In according to that - we can easy separate. For that case f.c is user file, so transpile to f.go. And /usr/include/x86_64-linux-gnu/bits/sys_errlist.h to common.go

elliotchance commented 6 years ago

This would only work in cases where the headers are guaranteed to be exactly the same, which you can't guarantee or check for. System header files and regular header files need to be treated the same way, there is nothing special about a header file other than its name is common across some platforms.

Here is a concrete example of why the will not work:

errors.h:

void ERROR_FUNC() {
    printf("ERROR!");
}

main.c:

#define ERROR_FUNC error
#include "errors.h"

#undef ERROR_FUNC
#define ERROR_FUNC error2
#include "errors.h"

// We now have two different functions from a header file that is "dynamic".

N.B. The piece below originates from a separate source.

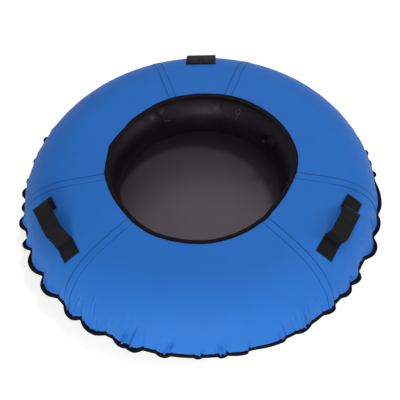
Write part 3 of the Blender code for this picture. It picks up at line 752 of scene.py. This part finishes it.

This may seem like a silly example but it shows how the same header can be included to resolve to different code. You cannot deal with the duplicates at the preprocess stage, it's impossible. No compilers work like this for these reasons.

You must transpile each input C file independently, then deal with the duplicates as a Go AST problem, not as a C/preprocessor problem.

Konstantin8105 commented 6 years ago

120

Konstantin8105 commented 6 years ago

Now, idea - cleaning on postprocessor step.

0) At the end of transpiling we have Go code.
1) find all function name in Go code and save in list. For example:"freeMatrix(), freeVactor() ..."
2) print Go code without comments in temp file
3) If name from function list is found more then 1 times, So function are used and rmoved from list
4) Removed unused functions from Go code.
5) Save Go code without unused functions.

@elliotchance , Please comment.

elliotchance commented 6 years ago

@Konstantin8105 yes that sounds good.

Konstantin8105 commented 6 years ago

Now, we can identify location of struct, variable, ... from C source. So, we can create a ignore list of C header like : time.h and if some struct is from that header - so we ignore they.